Obviamente que há uma demanda cada vez maior pelas camadas médias da sociedade por sensacionalismo. Entretanto penso que é um caso típico de retroalimentação: a demanda expande a oferta que expande a demanda, e por aí vai.

Concluo este texto na expectativa de que a decisão do júri seja a mais próxima possível da verdade dos fatos, seja condenando ou absolvendo. Todavia o clima criado na opinião pública torna muito difícil, a meu ver, que isto se torne realidade. O pré-julgamento, infelizmente, já foi feito.

Ontem foram os donos da Escola Base. Hoje são os Nardoni. Amanhã, culpado ou inocente, pode ser você leitor.

(Ilustração: G1)

5 Replies to “Notas sobre o Caso Nardoni”

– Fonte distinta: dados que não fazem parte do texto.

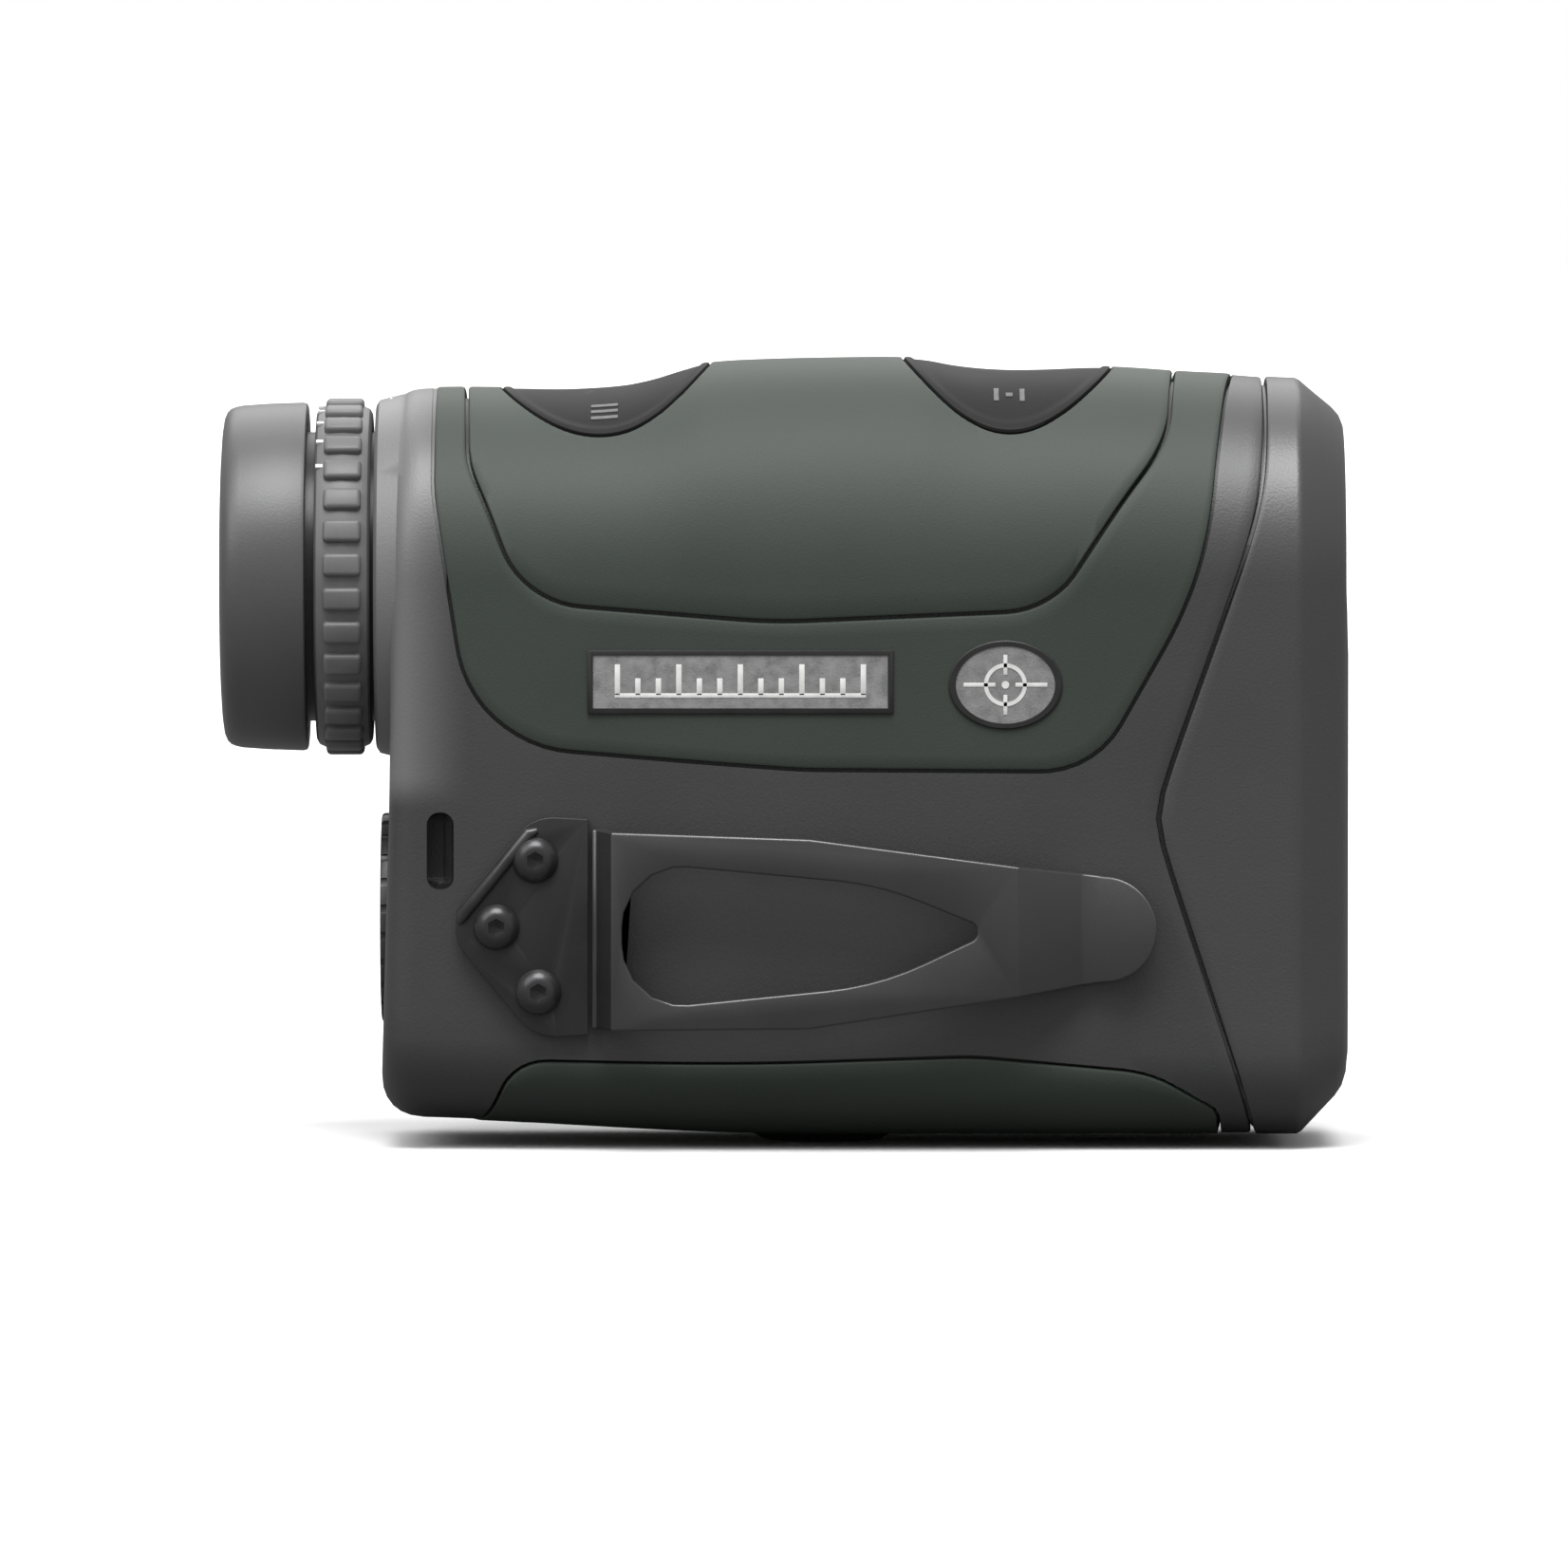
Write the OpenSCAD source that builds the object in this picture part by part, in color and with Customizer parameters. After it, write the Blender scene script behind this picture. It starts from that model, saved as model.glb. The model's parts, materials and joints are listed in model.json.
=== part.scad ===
// Hand-held laser rangefinder, vertical format, with a twist-up eyecup and a belt clip.
// Millimetres. +X points at the target, +Z is up, and the clip is on the -Y side.
// The origin is the middle of the tripod pad's underside.

/* [Housing] */
// Length of the housing from its rear wall to its front face
body_l = 97; // [85:1:120]
// Width of the housing across its flat sides
body_w = 40; // [36:1:50]
// Height from the tripod pad's underside to the top of the hump
body_h = 79.1; // [70:0.1:98]
// Distance from the rear wall to the tripod socket
pad_from_rear = 43.9; // [42:0.1:54]
// How far the hump stands above a round roof of the housing's width
hump_rise = 2.3; // [1:0.1:3]
// Thickness of the rubber armour
armour_t = 1.2; // [0.8:0.1:1.5]
// Thickness of the moulded housing wall under the armour
shell_t = 1.6; // [1.2:0.1:2]
// Width of the grooves and of the seam between the housing and the bezel
groove_w = 0.4; // [0.3:0.05:0.6]

/* [Eyepiece] */
// Outer radius of the eyepiece barrel
barrel_r = 14.6; // [12.5:0.1:15]
// Outer radius of the eyecup
eyecup_r = 17.6; // [17.4:0.1:19]
// Length of the eyecup
eyecup_l = 8.9; // [8.5:0.1:11]
// Outer radius of the dioptre ring over its ribs
dioptre_r = 18; // [17.4:0.1:19]
// Width of the dioptre ring
dioptre_w = 5.6; // [5:0.1:7]
// Number of ribs round the dioptre ring
dioptre_ribs = 32; // [20:1:40]

/* [Optics] */
// Outer radius of the objective cell
cell_r = 14.3; // [11.9:0.1:15]
// Outer radius of the laser tube
laser_r = 10.5; // [8.5:0.1:10.5]
// Thickness of the optical chassis plate
chassis_t = 2; // [1.5:0.1:2.5]

/* [Buttons] */
// Length of both buttons along the housing
button_l = 20.9; // [17:0.1:22]
// Width of the rear button across the roof
rear_button_w = 26; // [22.5:0.1:27]
// Width of the front button across the roof
front_button_w = 28; // [22.5:0.1:29]
// Distance from the rear wall to the middle of the rear button
rear_button_from_rear = 22.1; // [20:0.1:24]
// Distance from the front face to the middle of the front button
front_button_from_front = 34.4; // [32:0.1:37]
// Gap between a button and the edge of its hole
button_gap = 0.25; // [0.2:0.05:0.4]

/* [Battery] */
// Radius of the cell
battery_r = 7.8; // [6.5:0.1:7.8]
// Length of the cell
battery_l = 27; // [25:0.5:27]
// Radius of the battery cap
cap_r = 10.6; // [10.4:0.1:11]

/* [Clip] */
// Length of the clip's blade from its fold to its tip
blade_l = 56.8; // [46:0.1:60]
// Width of the clip's blade at its fold
blade_w = 20; // [17:0.1:21]
// Thickness of the clip's steel
clip_t = 1.2; // [1:0.1:1.4]
// Clear gap between the blade and the housing for a belt
belt_gap = 4.6; // [4.4:0.1:6]

/* [Tripod socket] */
// Wall radius of the 1/4 inch tripod thread
socket_r = 3.2; // [3.18:0.02:3.6]
// Depth of the tripod socket
socket_depth = 6.5; // [5:0.1:7]

/* [Hidden] */
$fn = 48;

half_w = body_w / 2;
axis_z = body_h - half_w - hump_rise;         // height of the optical axis
rear_x = -pad_from_rear;
front_x = body_l - pad_from_rear;
wall = armour_t + shell_t;
far = 300;                                    // reach of cutting solids past the part

// Housing outline
pad_r = 6.4;                                   // radius of the tripod pad's underside
pad_top_r = 8.1;
pad_h = 1.1;                                  // the pad stands this far below the floor
floor_z = pad_h;
rear_rise = 1.7;                              // the floor climbs this much towards the rear
rear_chamfer = 3.2;
front_chamfer = 5.8;
bezel_nose = 3.6;                             // radial drop of the bezel's front chamfer
floor_corner_r = 9;
collar_l = 6.1;
collar_rise = 1.1;                            // the collar starts this far behind the wall
collar_r = half_w - 2;                        // collar radius at its rear face
roof_rear_r = half_w - 0.8;
roof_front_r = half_w + 1.3;
roof_bezel_r = half_w + 0.1;
rear_button_x = rear_x + rear_button_from_rear;
front_button_x = front_x - front_button_from_front;

// Front face
front_wall = 3.6;
fit = 0.1;                                    // radial clearance of fixed tubes in bores
run_fit = 0.06;                               // radial clearance of turning and sliding fits
air = 0.3;                                    // gap between pieces that may not touch
lens_recess = 1.5;

// Levels inside the housing
shelf_top = axis_z - cell_r - 1.5;
shelf_z = shelf_top - chassis_t;
cavity_floor = floor_z + wall + rear_rise;
lower_z = (cavity_floor + shelf_z) / 2;       // axis of the battery and of the laser tube

// Eyepiece places along the axis
collar_x = rear_x - collar_rise;
ring_x = collar_x - groove_w - dioptre_w;     // rear face of the dioptre ring
cup_front_x = ring_x - 0.9;
cup_x = cup_front_x - eyecup_l;               // rearmost face of the eyecup
barrel_wall = 1.4;
barrel_in_r = barrel_r - barrel_wall;
barrel_end_x = cup_x + 2.9;
retainer_t = 0.8;
sleeve_wall = 0.7;
sleeve_r = barrel_r + run_fit + sleeve_wall;
core_in_r = sleeve_r + run_fit;
core_r = eyecup_r - 1.2;
cup_mouth_r = 12.2;
ocular_travel = 1;
ocular_r = barrel_in_r - run_fit;

// Buttons and their board
button_travel = 0.7;
button_skin = 0.15;                           // a button sits this far below the armour
button_t = 1.6;
stem_r = 2.5;
seal_t = 0.8;
board_t = 1;
roof_in_z = axis_z + roof_rear_r - wall;      // inside of the roof over the rear button
board_z = roof_in_z - 3.7;                    // underside of the button board
switch_top = board_z + board_t + 1.8;
stem_end_z = switch_top + button_travel + air;

// Prism box of the chassis
box_half_l = 16;
box_half_w = 11.2;
box_wall = 1.5;
prism_half_l = box_half_l - 2;
prism_half_h = board_z - 1.2 - axis_z;
prism_seat_z = axis_z - prism_half_h;
chassis_rear_x = rear_x + wall + 7;
switch_half_l = 4.3;                          // reach of the front switch towards the objective cell
cell_rear_x = max(box_half_l + 7, front_button_x + switch_half_l);
cradle_x = cell_rear_x + 4;
cradle_l = 6;
rail_w = 4;
rail_t = 4;
chassis_half_w = roof_rear_r - wall - air;
chassis_screw_y = chassis_half_w - 1.4;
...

  1. Migão eu na minha humilde opinião, não tenho a menor dúvida que esse Nardoni é um canalha covarde e que junto com aquela maluca mataram sim a pequena Isabella, é uma pena que no Brasil a pena máxima seja de 30 anos e que logo logo esses dois bandidos estarão na rua novamente, é esperar pela justiça divina, esta eu sei que não falha.

    Forte abraço,
    Robi

  2. Robi, a minha teoria é de que quem matou foi ela.

    Entretanto, a idéia neste texto é menos debater a culpa do casal e mais analisar as distorções na cobertura de casos como estes.

    Mas você tem razão sobre a questão das penas em caso de culpabilidade. Já escrevi aqui memso sobre isso.

    abração

  3. Só um adendo antes de escrever sobre este caso:
    – Confesso que sou fã de série policial e crimes como este me enchem de vontade de ter nascido doutora em criminaliística,não que imagine ser um ofício fácil, mas,sabe a protagonista daquela série Bones(da Fox), queria ser aquela mesma, com aquele colega todo charmoso. Bones,CSI,24hs, se deixar passo horas assistindo todas essas e Brothers& Sisters pra não esquece o lado “so sweet” deste meu coração de pedra, hehehehe.

    Aora sim, caso Belinha.
    Também compartilho dessa mesma idéia, é impossível imaginar aquela sequência toda já confirmada pela perícia e usada pela promotoria. Os laudos do IML afirmam a causa morte e aí fica difícil inocentá-los, afinal, não existe crime perfeito mas sim, desintere$$e em aprofundar os fatos.
    Só lamento a dor que essa menina sentiu antes de morrer.
    Uma pena esta parte da imprensa que adora sensacionalizar caso de polícia e tudo aquilo que a gente está acostumado a ver por aí, uma pena. Pobre sociedade que pensa pela cabeça de poucos.